MIDDLE EAST UNDERPINS MARKET

Traders and analysts said that over the past days Nigeria has been a bigger factor for the market than violence in Lebanon, although nagging fears the conflict could draw in some Middle East oil producers have kept the market on edge.

Israel battered Lebanon on Friday, killing 11 people.

Calls have mounted across the world for an end to the war, but U.S. Secretary of State Condoleezza Rice delayed a possible return to the region, suggesting negotiations had not reached a point where she could produce a halt to hostilities.

"She will go when it is the right time," a U.S. official said. "She will go when it is useful."

Oil prices have also been drawing support from strong U.S. gasoline demand, which is 1.8 percent higher than a year ago, despite pump prices of around $3 a gallon in the world's top oil user.

More bearishly, figures released by the U.S. Commerce Department on Friday showed U.S. economic growth had slowed abruptly during the second quarter to a 2.5 percent annualised rate in the April-June quarter, less than half the robust 5.6 percent rate registered in the first quarter.

Slower consumer spending, especially on costly durable goods like new cars, was a key reason.

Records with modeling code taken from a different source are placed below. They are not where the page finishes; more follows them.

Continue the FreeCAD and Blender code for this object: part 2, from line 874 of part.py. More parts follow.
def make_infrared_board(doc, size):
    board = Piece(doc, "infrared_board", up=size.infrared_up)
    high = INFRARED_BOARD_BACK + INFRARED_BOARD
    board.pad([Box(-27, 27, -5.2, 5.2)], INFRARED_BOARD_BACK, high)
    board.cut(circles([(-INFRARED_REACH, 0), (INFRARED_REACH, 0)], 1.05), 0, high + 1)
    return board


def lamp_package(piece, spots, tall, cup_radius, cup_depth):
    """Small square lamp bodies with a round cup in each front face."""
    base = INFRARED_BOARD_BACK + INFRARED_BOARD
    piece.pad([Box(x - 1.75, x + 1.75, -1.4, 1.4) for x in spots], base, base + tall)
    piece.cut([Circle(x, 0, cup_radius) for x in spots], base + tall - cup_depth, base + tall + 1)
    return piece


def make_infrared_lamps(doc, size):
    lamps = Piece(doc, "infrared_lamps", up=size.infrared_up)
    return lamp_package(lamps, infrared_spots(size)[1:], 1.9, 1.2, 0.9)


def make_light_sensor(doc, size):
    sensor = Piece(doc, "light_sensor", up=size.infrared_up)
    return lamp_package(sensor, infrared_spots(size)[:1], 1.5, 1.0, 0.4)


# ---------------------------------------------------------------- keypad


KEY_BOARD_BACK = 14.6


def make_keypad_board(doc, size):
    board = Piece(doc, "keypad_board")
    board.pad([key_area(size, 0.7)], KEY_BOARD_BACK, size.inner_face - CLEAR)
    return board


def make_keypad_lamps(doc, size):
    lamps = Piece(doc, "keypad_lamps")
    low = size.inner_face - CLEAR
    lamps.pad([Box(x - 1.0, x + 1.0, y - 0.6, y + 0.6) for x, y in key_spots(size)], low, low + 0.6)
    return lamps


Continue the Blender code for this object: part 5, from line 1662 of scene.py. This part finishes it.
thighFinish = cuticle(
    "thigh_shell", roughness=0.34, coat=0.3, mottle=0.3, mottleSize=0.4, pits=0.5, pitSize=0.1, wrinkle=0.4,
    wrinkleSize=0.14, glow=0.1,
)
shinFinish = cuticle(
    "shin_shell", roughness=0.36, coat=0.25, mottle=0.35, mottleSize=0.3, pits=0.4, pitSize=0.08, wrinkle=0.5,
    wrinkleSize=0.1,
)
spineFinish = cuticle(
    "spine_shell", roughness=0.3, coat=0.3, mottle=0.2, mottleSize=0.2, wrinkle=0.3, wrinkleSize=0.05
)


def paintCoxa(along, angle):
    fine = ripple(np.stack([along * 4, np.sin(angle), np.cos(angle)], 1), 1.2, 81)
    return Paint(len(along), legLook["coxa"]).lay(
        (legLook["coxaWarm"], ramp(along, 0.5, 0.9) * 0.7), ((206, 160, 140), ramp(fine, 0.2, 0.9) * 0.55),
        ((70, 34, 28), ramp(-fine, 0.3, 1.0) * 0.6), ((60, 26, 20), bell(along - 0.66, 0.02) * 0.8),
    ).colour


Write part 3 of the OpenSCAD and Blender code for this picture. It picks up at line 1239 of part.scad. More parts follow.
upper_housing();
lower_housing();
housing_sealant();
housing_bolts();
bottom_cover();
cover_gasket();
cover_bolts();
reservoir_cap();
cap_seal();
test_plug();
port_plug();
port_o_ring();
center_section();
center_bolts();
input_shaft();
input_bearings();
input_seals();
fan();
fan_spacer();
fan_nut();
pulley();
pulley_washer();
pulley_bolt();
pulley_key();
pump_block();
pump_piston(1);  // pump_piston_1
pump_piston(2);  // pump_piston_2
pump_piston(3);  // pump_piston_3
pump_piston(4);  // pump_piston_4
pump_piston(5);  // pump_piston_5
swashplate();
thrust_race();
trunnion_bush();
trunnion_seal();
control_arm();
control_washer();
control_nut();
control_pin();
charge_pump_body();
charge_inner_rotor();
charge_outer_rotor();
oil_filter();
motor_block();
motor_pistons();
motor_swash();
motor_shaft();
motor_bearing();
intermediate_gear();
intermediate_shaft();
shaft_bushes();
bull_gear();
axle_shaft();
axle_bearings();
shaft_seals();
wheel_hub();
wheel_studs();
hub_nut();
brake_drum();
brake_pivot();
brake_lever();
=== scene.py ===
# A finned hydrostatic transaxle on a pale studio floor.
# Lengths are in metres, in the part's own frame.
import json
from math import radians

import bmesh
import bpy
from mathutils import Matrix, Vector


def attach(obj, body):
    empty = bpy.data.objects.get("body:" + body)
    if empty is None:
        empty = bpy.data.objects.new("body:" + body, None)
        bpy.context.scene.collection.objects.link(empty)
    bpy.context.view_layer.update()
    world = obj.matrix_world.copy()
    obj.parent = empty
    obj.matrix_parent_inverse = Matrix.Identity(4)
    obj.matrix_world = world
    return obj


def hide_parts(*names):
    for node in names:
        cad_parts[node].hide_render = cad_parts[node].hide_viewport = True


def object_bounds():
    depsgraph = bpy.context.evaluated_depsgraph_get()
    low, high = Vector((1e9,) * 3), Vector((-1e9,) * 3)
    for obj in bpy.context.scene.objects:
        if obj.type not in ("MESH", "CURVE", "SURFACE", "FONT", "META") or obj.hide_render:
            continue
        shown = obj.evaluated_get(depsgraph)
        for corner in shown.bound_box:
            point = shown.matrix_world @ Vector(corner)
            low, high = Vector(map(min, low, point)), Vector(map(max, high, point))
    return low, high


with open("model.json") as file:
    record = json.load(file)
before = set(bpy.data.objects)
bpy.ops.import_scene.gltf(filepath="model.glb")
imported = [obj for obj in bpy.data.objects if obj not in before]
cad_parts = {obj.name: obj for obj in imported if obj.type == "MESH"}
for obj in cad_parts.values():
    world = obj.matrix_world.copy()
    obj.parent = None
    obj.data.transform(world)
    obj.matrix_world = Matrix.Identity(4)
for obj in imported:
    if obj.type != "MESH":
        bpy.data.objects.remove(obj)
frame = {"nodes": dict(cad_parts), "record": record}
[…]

The second biggest oil consumer China posted surprisingly strong double-digit demand growth in the second quarter, but slowing imports of fuel oil and a trickle of diesel exports could signal more modest increases in coming months, traders said.
In the third largest oil user Japan, where demand has been unusually weak this summer as colder and wetter weather deterred holiday drivers, refiners were set to crank up runs in August after gasoline stocks fell to their lowest in almost two years.